Take the data below and repeat it exactly.

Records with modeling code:
►

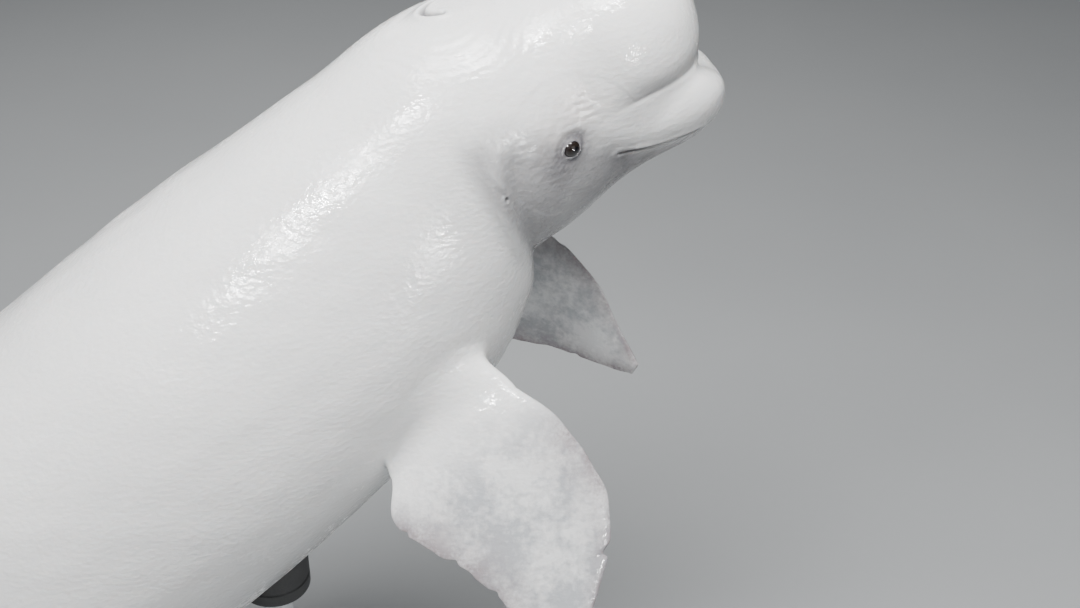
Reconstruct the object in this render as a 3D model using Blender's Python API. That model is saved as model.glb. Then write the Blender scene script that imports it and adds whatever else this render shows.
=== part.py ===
"""Life-size still model of an adult beluga whale, rising with its head up, on a plain display stand.

The whale is first shaped straight, nose towards +X, and its spine is then bent into the pose.
A station is a distance in metres back from the tip of the beak along the spine, and heights are
measured from the spine, which runs through the middle of the trunk. Metres, +Z up, right side at -Y.
"""

import math

import bmesh
import bpy
import numpy as np
from mathutils import Matrix, Vector

# Driving sizes
GAP = 0.0003
BEAK_DROP = 0.09
SPINE_ANCHOR = 1.72
SPINE_PLACE = (0.3669, 1.12)

# Stations where the trunk is divided
FAN_END = 0.20
HEAD_END = 0.50
NECK_END = 0.62
TORSO_END = 1.65
ABDOMEN_END = 2.70
TAIL_END = 3.98

# Trunk sections: station, half width, top, bottom, roundness exponent
TRUNK = [
    (0.12, 0.040, 0.020, -0.120, 2.0),
    (0.20, 0.098, 0.120, -0.165, 2.0),
    (0.28, 0.146, 0.200, -0.212, 2.05),
    (0.38, 0.186, 0.252, -0.250, 2.1),
    (0.50, 0.209, 0.268, -0.270, 2.1),
    (0.60, 0.228, 0.272, -0.322, 2.1),
    (0.72, 0.256, 0.282, -0.388, 2.1),
    (0.90, 0.294, 0.304, -0.420, 2.1),
    (1.12, 0.328, 0.330, -0.430, 2.1),
    (1.42, 0.350, 0.352, -0.430, 2.1),
    (1.75, 0.346, 0.358, -0.416, 2.1),
    (2.10, 0.314, 0.342, -0.378, 2.05),
    (2.45, 0.252, 0.300, -0.314, 2.0),
    (2.80, 0.178, 0.236, -0.240, 1.9),
    (3.15, 0.112, 0.172, -0.170, 1.8),
    (3.45, 0.068, 0.122, -0.116, 1.75),
    (3.70, 0.048, 0.078, -0.072, 1.8),
    (3.90, 0.036, 0.036, -0.034, 1.95),
    (4.00, 0.026, 0.014, -0.014, 2.0),
]

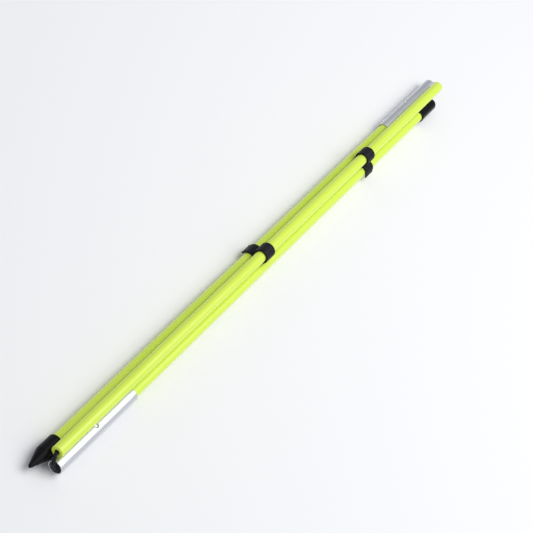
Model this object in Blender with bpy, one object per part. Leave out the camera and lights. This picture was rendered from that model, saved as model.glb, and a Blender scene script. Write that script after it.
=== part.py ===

◄

Right answer:
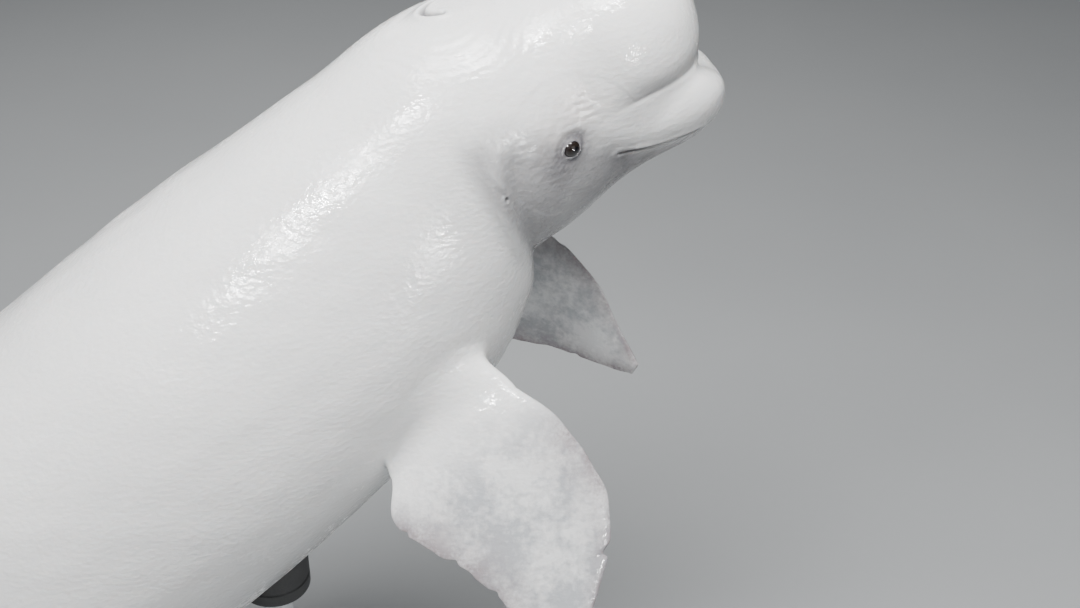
Reconstruct the object in this render as a 3D model using Blender's Python API. That model is saved as model.glb. Then write the Blender scene script that imports it and adds whatever else this render shows.
=== part.py ===
"""Life-size still model of an adult beluga whale, rising with its head up, on a plain display stand.

The whale is first shaped straight, nose towards +X, and its spine is then bent into the pose.
A station is a distance in metres back from the tip of the beak along the spine, and heights are
measured from the spine, which runs through the middle of the trunk. Metres, +Z up, right side at -Y.
"""

import math

import bmesh
import bpy
import numpy as np
from mathutils import Matrix, Vector

# Driving sizes
GAP = 0.0003
BEAK_DROP = 0.09
SPINE_ANCHOR = 1.72
SPINE_PLACE = (0.3669, 1.12)

# Stations where the trunk is divided
FAN_END = 0.20
HEAD_END = 0.50
NECK_END = 0.62
TORSO_END = 1.65
ABDOMEN_END = 2.70
TAIL_END = 3.98

# Trunk sections: station, half width, top, bottom, roundness exponent
TRUNK = [
    (0.12, 0.040, 0.020, -0.120, 2.0),
    (0.20, 0.098, 0.120, -0.165, 2.0),
    (0.28, 0.146, 0.200, -0.212, 2.05),
    (0.38, 0.186, 0.252, -0.250, 2.1),
    (0.50, 0.209, 0.268, -0.270, 2.1),
    (0.60, 0.228, 0.272, -0.322, 2.1),
    (0.72, 0.256, 0.282, -0.388, 2.1),
    (0.90, 0.294, 0.304, -0.420, 2.1),
    (1.12, 0.328, 0.330, -0.430, 2.1),
    (1.42, 0.350, 0.352, -0.430, 2.1),
    (1.75, 0.346, 0.358, -0.416, 2.1),
    (2.10, 0.314, 0.342, -0.378, 2.05),
    (2.45, 0.252, 0.300, -0.314, 2.0),
    (2.80, 0.178, 0.236, -0.240, 1.9),
    (3.15, 0.112, 0.172, -0.170, 1.8),
    (3.45, 0.068, 0.122, -0.116, 1.75),
    (3.70, 0.048, 0.078, -0.072, 1.8),
    (3.90, 0.036, 0.036, -0.034, 1.95),
    (4.00, 0.026, 0.014, -0.014, 2.0),
]

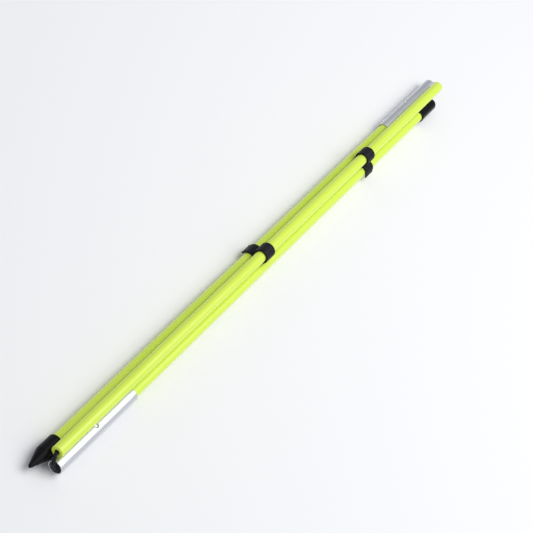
Model this object in Blender with bpy, one object per part. Leave out the camera and lights. This picture was rendered from that model, saved as model.glb, and a Blender scene script. Write that script after it.
=== part.py ===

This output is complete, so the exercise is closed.